Celebrities are often used as subjects in contemporary poetry, from movie stars to athletes, to singers and reality TV stars. In his poem “Marilyn Monroe,” Frank Bidart considers Monroe through a symbolic, almost metaphysical lens. In her poem “Beyoncé in Third Person,” Morgan Parker presents Beyoncé as a point of contrast for reflecting upon her own life. This week, try zeroing in on a celebrity that fascinates you. Start with a few notes on why this celebrity is iconic and build upon these points for your own poem.
Cultures around the world have always developed rituals and traditions to act as guides through all types and stages of interpersonal relationships.
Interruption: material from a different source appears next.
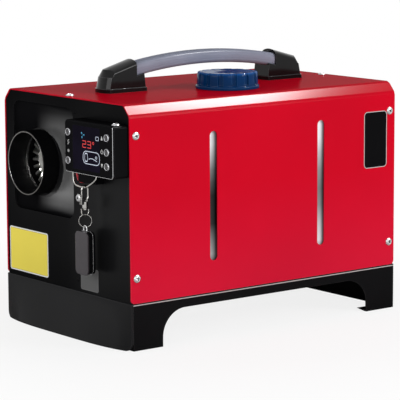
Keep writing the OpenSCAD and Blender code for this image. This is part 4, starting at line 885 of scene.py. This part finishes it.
bm = bmesh.new()
rings = [[bm.verts.new((0, 0, (HEAD_H - recess(0, 0)) * MM))]]
rings += [head_ring(bm, r, dome(r))
          for r in [HEAD_R * math.sin(math.radians(90 * j / HEAD_ROWS)) for j in range(1, HEAD_ROWS)]]
for r, h in ((HEAD_R, 0.25), (HEAD_R, 0.0), (THREAD_R, 0.0), (THREAD_R, -THREAD_L)):
    rings.append(head_ring(bm, r, lambda x, y: h))
skin(bm, *rings)
bm.faces.new(rings[-1])
screw_mesh = smooth(mesh_of(bm, "screw"), 50)
deep = screw_mesh.attributes.new("deep", "FLOAT", "FACE")
for face in screw_mesh.polygons:
    x, y, z = face.center / MM
    deep.data[face.index].value = float(recess(x, y) > 0.25 and z > 0)
print("one screw:", len(screw_mesh.polygons), "faces")

# %% Find the seats
SIDE, TOP, STAND_TOP = CASE_W / 2, CASE_H, 56.5
BOTH = (-1, 1)
seats = [((s * SIDE, y, z), (0, 90 * s, 0))
         for s in BOTH for y in (8.5, CASE_L - 8.5) for z in (83, 245)]
seats += [((0, y, TOP), (0, 0, 0)) for y in (7.5, CASE_L - 7.5)]
seats += [((s * (SIDE - 9), y, 54.5), (0, 0, 0)) for s in BOTH for y in (30, 250, CASE_L - 30)]
seats += [((s * 60, 10, 56), (0, 0, 0)) for s in BOTH]
seats += [((DUCT_X + s * 40, y, STAND_TOP), (0, 0, 0)) for s in BOTH for y in (90, 194)]
seats += [((x, 286, STAND_TOP), (0, 0, 0)) for x in (-64, -49)]
seats += [((0, y, TOP - 1.5), (180, 0, 0)) for y in (64, 91, CASE_L - 64, CASE_L - 91)]
seats += [((PAN_SCREW_X, 1, PAN_SCREW_Z), (90, 0, 0)), ((118, -12, 258), (0, 0, 0))]
print(len(seats), "seats")

# %% Tree that sets the screws
tree, given = new_tree("screws", Screw="Object", Seed="Int")
facing = add(tree, "GeometryNodeInputNamedAttribute", {"Name": "facing"}, data_type="FLOAT_VECTOR")
seat_turn = add(tree, "FunctionNodeEulerToRotation", {0: facing.outputs["Attribute"]})
spin = add(tree, "FunctionNodeRandomValue", {2: 0.0, 3: math.pi / 2, "Seed": given["Seed"]},
           data_type="FLOAT")
spin_turn = add(tree, "FunctionNodeEulerToRotation", {
    0: add(tree, "ShaderNodeCombineXYZ", {"Z": spin.outputs[1]}).outputs[0]})
both = add(tree, "FunctionNodeRotateRotation", {0: seat_turn.outputs[0], 1: spin_turn.outputs[0]},
           rotation_space="LOCAL")
part = add(tree, "GeometryNodeObjectInfo", {"Object": given["Screw"]})
set_screws = add(tree, "GeometryNodeInstanceOnPoints", {
    "Points": given["Geometry"], "Instance": part.outputs["Geometry"], "Rotation": both.outputs[0]})
close_tree(tree, given, set_screws.outputs["Instances"])
print("screw tree:", len(tree.nodes), "nodes")

# %% Set the screws
def paint_faces(mesh, look, pick):
    mesh.materials.append(look)
    for face in mesh.polygons:
        if pick(face):
            face.material_index = len(mesh.materials) - 1


points = bpy.data.meshes.new("seats")
points.from_pydata([spot(*p) for p, _ in seats], [], [])
facing_data = points.attributes.new("facing", "FLOAT_VECTOR", "POINT")
for i, (_, turn_deg) in enumerate(seats):
    facing_data.data[i].vector = [math.radians(v) for v in turn_deg]
pattern = put("screw_pattern", screw_mesh)
screws = grow("screws", points, tree, {"Screw": pattern, "Seed": 7, "Finish": finishes["screw_steel"]})
bpy.data.objects.remove(pattern)
deep = screws.attributes["deep"].data
# Painted shade: the faces deep in each screw's cross recess get a dark finish.
paint_faces(screws, finishes["painted_recess_shade"], lambda f: deep[f.index].value > 0.5)
finished("screw_heads", screws, "pan_screws")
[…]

Taking inspiration from “Hateship, Friendship, Courtship, Loveship, Marriage,” the title story from the 2001 collection by Alice Munro, choose one of these words and think of a personal habit, routine, or ritual you have developed or participated in as part of a relationship. You might think about or research historical or modern friendship rituals involving bracelets and necklaces, or secret passwords and handshakes. You might find inspiration in considering romance and courtship traditions involving chastity belts, love potions, gentlemen callers—even arranged marriages. Write a short personal essay that delves deep into your experiences and memories, exploring the social conventions and restrictions involved in your navigation of that relationship.
Many traditional symbols of the winter holiday season bring with them associations of playfulness, innocence, togetherness, and celebration. Jo Nesbø’s crime novel The Snowman, however, turns one such symbol on its head, following a detective as he tracks a serial killer whose victims are always found after winter’s first snowfall, with a snowman nearby. Many other authors have experimented with the ominous side of holiday symbolism, such as Terry Pratchett in his fantasy novel Hogfather (a twist on Father Christmas); Christopher Moore in the satirical The Stupidest Angel: A Heartwarming Tale of Christmas Terror; and Nick Hornby in his darkly humorous A Long Way Down, in which four strangers coincidentally decide to jump off the roof of the same high-rise building on New Year’s Eve. Write a short story in which you subvert an expectation that arises with a holiday of your choice, imbuing one of the symbols surrounding the occasion with a new layer of meaning. Why might holiday cheer and sentimentality inspire stories of the opposite?